My last company was an early adopter of Snowflake. And we tried Presto first, circa 2016 and Presto was sloooow. We were using vertica at the time and it was so much slower. Snowflake on the other hand was able to perform on the same order of latency as Vertica, which was pretty crazy to us.



That's interesting. I thought Vertica's pitch was real-time analytics for which draditional disk based data-warehouses are too slow.


Vertica is a disk based analyctics database. It was very fast, but also very expensive. And hardware failures could be particularly difficult to recover from.


Vertica was very powerful for us but the separation of compute from storage was a critical feature of SF that motivated us to switch. We evaluated EON mode but SF was too easy. But from performance were also running nightly batch processing on a 22 node Vertica cluster that was taking 6 hours per night to run on highly optimized projections.
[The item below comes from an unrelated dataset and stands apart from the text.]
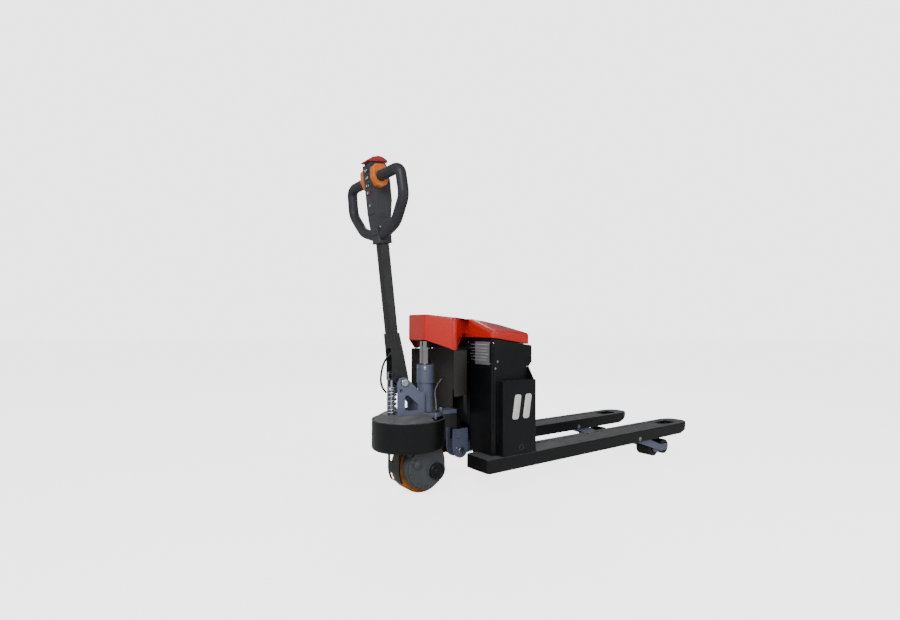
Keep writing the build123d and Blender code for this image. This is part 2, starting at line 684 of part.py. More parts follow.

We threw the same query at SF and 8XL cluster and it finished in about 30 minutes. The biggest difference however is cost where we are spending more on SF than we otherwise would have on Vertica.


SF prices may have raised. We had a 48 node cluster in AWS, which wasn’t cheap obviously and our license was also seven figures a year. And we got a good deal from Snowflake because we were an early large customer. One big advantage for us was that we could auto scale snowflake based on our load to save more money.


So why did you switch from Vertica (or did you)?


Vertica was too expensive, their licensing fees were terrible at our scale. Operations were also awful, if we had two nodes go down we were always in trouble. We built an EBS solution that made it a little better, but it still wasn’t tenable long term.


Good info -- thanks.

Their Eon mode product is very similar to Snowflake, with S3 storage and semi-dynamic compute nodes, but they may not be as slick at marketing it or providing a UI.


Yes Eon is similar BUT it is not nearly as turnkey. Agree it is not well marketed.


My previous company still uses Vertica (on-prem) but it still wasn't as fast as it should be. Trying to hire anyone for an operations team was an enterprise in futility, since it's a rather niche tech. Maybe it would've been better in the cloud, but here large companies are cautious about vendor lock-in and after 2014, potential impact of sanctions.